I remember an online conversation I was involved in a while back about this very issue. Many participants threw about the phrase "bait and switch" as in women will go the extra mile to "trap" a husband and once they have him in their clutches, they'll let themselves go, i.e. put on weight, dress frumpily, etc . . . I don't doubt that some women do that. But I'd venture to say that to most women, looking good to their husbands is a priority. Shoot, most women still want to look good to men who are not their husbands. They want to be desirable. I read all the time about women worrying that as they get older, men don't look at them anymore--preferring younger women. This seems to be a big concern. Would that same woman who's got that going on in her mind then just "let it all go" with their husbands? Just give up. Maybe, I suppose but not likely. A woman with a healthy self-esteem would sooner redouble her efforts than give up. Most women realize that men are visual creatures and if a woman is vastly different from what their man was attracted to in the first place, there could be issues. But, on the flip side, most men (at least most good men) realize that life brings about changes. Children happen. Illness happens. Life happens. But to me, that's the joy and beauty of marriage: sticking and staying through the really great times and the times that suck.

It's good every so often to switch it up and look really nice at home. I'm all for sexy lingerie, short shorts, and tight leggings around the house. But in my house, I should feel at home. I shouldn't be worrying about competing with outside women. Especially since in my mind, my husband is not competing with outside men. Why should he be? I love him and I'm content with him and he's trying to keep himself looking good and fit. He's making an effort. I'm making an effort and that is really what's important.  Aside from that, let's just be at home.

I understand that a lot of times when this topic is brought up, that there is a bottom line point the authors are making (or at least I hope so) in order to be help women be successful and happy in their marriages. The message is don't get so comfortable in your marriage that you start to take things for granted. But that bit of advice should permeate every aspect of the marriage and should always flow both ways--man to woman and woman to man. I think the more important message is for each partner to stay open, communicative and sensitive about each other's needs.

And be comfortable enough with each other to be comfortable at home.


Bientôt Maman said...

I can't even imagine getting all gussied up to sit at home. Our home is our sanctuary, our safe haven. I am so grateful that my husband doesn't care that I wear pajama pants and t-shirts around the house! lol! I have never felt the urge to put on makeup and a cute outfit to walk around the house!

alice said...

SUCH a good point. It's so simple, and I'm not sure why I've never thought of it this way before - thank you for clarifying this!

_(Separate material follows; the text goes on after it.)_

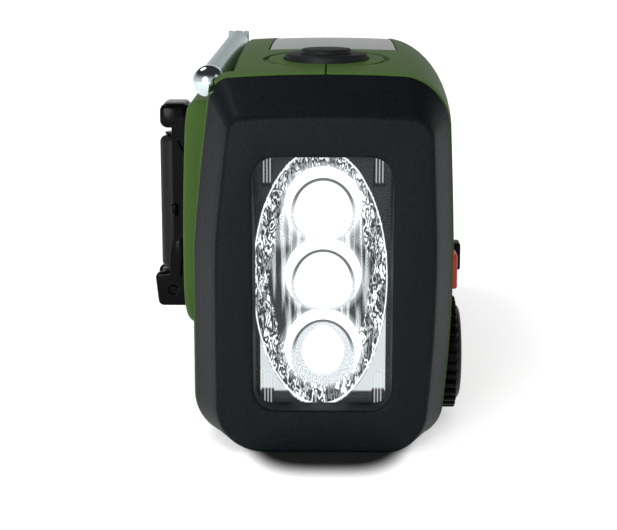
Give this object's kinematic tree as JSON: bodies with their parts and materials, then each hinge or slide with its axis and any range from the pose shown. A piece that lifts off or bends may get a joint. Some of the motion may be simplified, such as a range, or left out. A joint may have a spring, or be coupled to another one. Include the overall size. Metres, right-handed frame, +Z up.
{
  "type": "hand crank radio with lamp",
  "caption": "Portable hand-cranked radio with an end lamp behind a clear window, a fold-out crank, a telescopic antenna, a top solar panel, a lamp button and side controls.",
  "frame": {"origin": "centre of the rubber base pad's underside, midway between the two ends", "axes": "+Z up, -Y out of the lamp window, +Y towards the tail cap, -X the crank side, +X the control side"},
  "size_m": [0.0738, 0.165, 0.0827],
  "materials": {
    "shell_green": "fine satin moulded plastic, olive green",
    "cap_black": "spark-textured moulded plastic, near black",
    "rubber_black": "matte rubber",
    "control_black": "satin moulded plastic, black",
    "crank_black": "glossy moulded plastic, black",
    "grip_black": "fine pebbled plastic, black",
    "clear": "clear moulded plastic",
    "chrome": "vacuum-metallised mirror",
    "bulb": "clear lit bulb",
    "steel": "satin nickel-plated steel",
    "brass": "turned brass",
    "board": "green circuit board",
    "solar": "laminated solar cell under a clear film",
    "gear_white": "natural moulded nylon",
    "alarm_red": "satin moulded plastic, red",
    "display": "dark liquid-crystal glass, blank",
    "speaker_cone": "coated paper and steel, black",
    "battery_wrap": "plain shrink wrap, blue"
  },
  "bodies": {
    "root": {"front_shell": "shell_green", "rear_shell": "shell_green", "lamp_bezel": "cap_black", "tail_cap": "cap_black", "base_pad": "rubber_black", "speaker_grille": "control_black", "lamp_switch": "control_black", "alarm_switch": "control_black", "lamp_lens": "clear", "display_window": "clear", "lamp_reflector": "chrome", "lamp_bulb_1": "bulb", "lamp_bulb_2": "bulb", "lamp_bulb_3": "bulb", "idler_axle": "steel", "generator": "steel", "shell_screw_1": "steel", "shell_screw_2": "steel", "shell_screw_3": "steel", "shell_screw_4": "steel", "tuner": "steel", "volume_control": "steel", "band_switch": "steel", "usb_socket": "steel", "charge_socket": "steel", "lamp_board": "board", "top_board": "board", "main_board": "board", "port_board": "board", "solar_panel": "solar", "gear_plate": "gear_white", "display_carrier": "gear_white", "display_module": "display", "speaker": "speaker_cone", "battery": "battery_wrap"},
    "crank": {"crank_arm": "crank_black", "crank_shaft": "steel", "hub_screw": "steel", "fork_pin": "steel", "drive_gear": "gear_white"},
    "grip_fork": {"grip_root": "crank_black"},
    "grip": {"crank_grip": "grip_black"},
    "idler": {"idler_gear": "gear_white"},
    "rotor": {"generator_pinion": "brass", "generator_shaft": "steel"},
    "antenna_swivel": {"antenna_base": "steel", "antenna_pin": "steel"},
    "antenna_mast": {"antenna_tube": "steel"},
    "antenna_middle": {"antenna_inner_tube": "steel"},
    "antenna_end": {"antenna_rod": "steel", "antenna_tip": "chrome"},
    "lamp_key": {"lamp_button": "rubber_black"},
    "alarm_key": {"alarm_button": "alarm_red"},
    "band_key": {"band_slider": "control_black"},
    "tuning": {"tuning_knob": "control_black"},
    "volume": {"volume_knob": "control_black"},
    "flap": {"port_flap": "rubber_black"}
  },
  "joints": [
    {"name": "crank_turn", "type": "hinge", "parent": "root", "child": "crank", "pos_m": [-0.0348, -0.0175, 0.0642], "axis": [-1, 0, 0], "continuous": true},
    {"name": "idler_turn", "type": "hinge", "parent": "root", "child": "idler", "pos_m": [-0.014, -0.0103, 0.05173], "axis": [-1, 0, 0], "continuous": true},
    {"name": "rotor_turn", "type": "hinge", "parent": "root", "child": "rotor", "pos_m": [-0.012, -0.01543, 0.03763], "axis": [-1, 0, 0], "continuous": true},
    {"name": "grip_fold", "type": "hinge", "parent": "crank", "child": "grip_fork", "pos_m": [-0.0373, -0.0175, 0.0216], "axis": [0, -1, 0], "range_deg": [0, 90]},
    {"name": "grip_spin", "type": "hinge", "parent": "grip_fork", "child": "grip", "pos_m": [-0.0373, -0.0175, 0.0426], "axis": [0, 0, 1], "continuous": true},
    {"name": "antenna_swivel", "type": "hinge", "parent": "root", "child": "antenna_swivel", "pos_m": [-0.0251, 0.0525, 0.073], "axis": [0, 0, -1], "range_deg": [0, 180]},
    {"name": "antenna_tilt", "type": "hinge", "parent": "antenna_swivel", "child": "antenna_mast", "pos_m": [-0.0251, 0.0525, 0.0766], "axis": [-1, 0, 0], "range_deg": [0, 90]},
    {"name": "antenna_draw_1", "type": "slide", "parent": "antenna_mast", "child": "antenna_middle", "axis": [0, -1, 0], "range_m": [0, 0.092]},
    {"name": "antenna_draw_2", "type": "slide", "parent": "antenna_middle", "child": "antenna_end", "axis": [0, -1, 0], "range_m": [0, 0.092]},
    {"name": "lamp_press", "type": "slide", "parent": "root", "child": "lamp_key", "axis": [0, 0, -1], "range_m": [0, 0.0012], "stiffness_N_per_m": 800},
    {"name": "alarm_press", "type": "slide", "parent": "root", "child": "alarm_key", "axis": [-1, 0, 0], "range_m": [0, 0.001], "stiffness_N_per_m": 500},
    {"name": "band_slide", "type": "slide", "parent": "root", "child": "band_key", "axis": [0, 1, 0], "range_m": [0, 0.005]},
    {"name": "tuning_turn", "type": "hinge", "parent": "root", "child": "tuning", "pos_m": [0.0277, -0.0545, 0.0149], "axis": [1, 0, 0], "continuous": true},
    {"name": "volume_turn", "type": "hinge", "parent": "root", "child": "volume", "pos_m": [0.0277, 0.0545, 0.0149], "axis": [1, 0, 0], "range_deg": [0, 300]},
    {"name": "flap_open", "type": "hinge", "parent": "root", "child": "flap", "pos_m": [0, 0.0814, 0.0321], "axis": [-1, 0, 0], "range_deg": [0, 90]}
  ],
  "couplings": [
    {"joint": "idler_turn", "follows": "crank_turn", "ratio": -3},
    {"joint": "rotor_turn", "follows": "crank_turn", "ratio": 12}
  ]
}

I think that this speaks to the fact that we sometimes don't question what it means for home to be a sanctuary - often, we can fall into a retrograde mindset of home being a haven for a man who works outside the home, a place for him to come and relax. However, that vision usually requires a woman to be working *at* home to provide that for him!

We all deserve to feel that our homes are a haven, and that often involves pajamas and no makeup.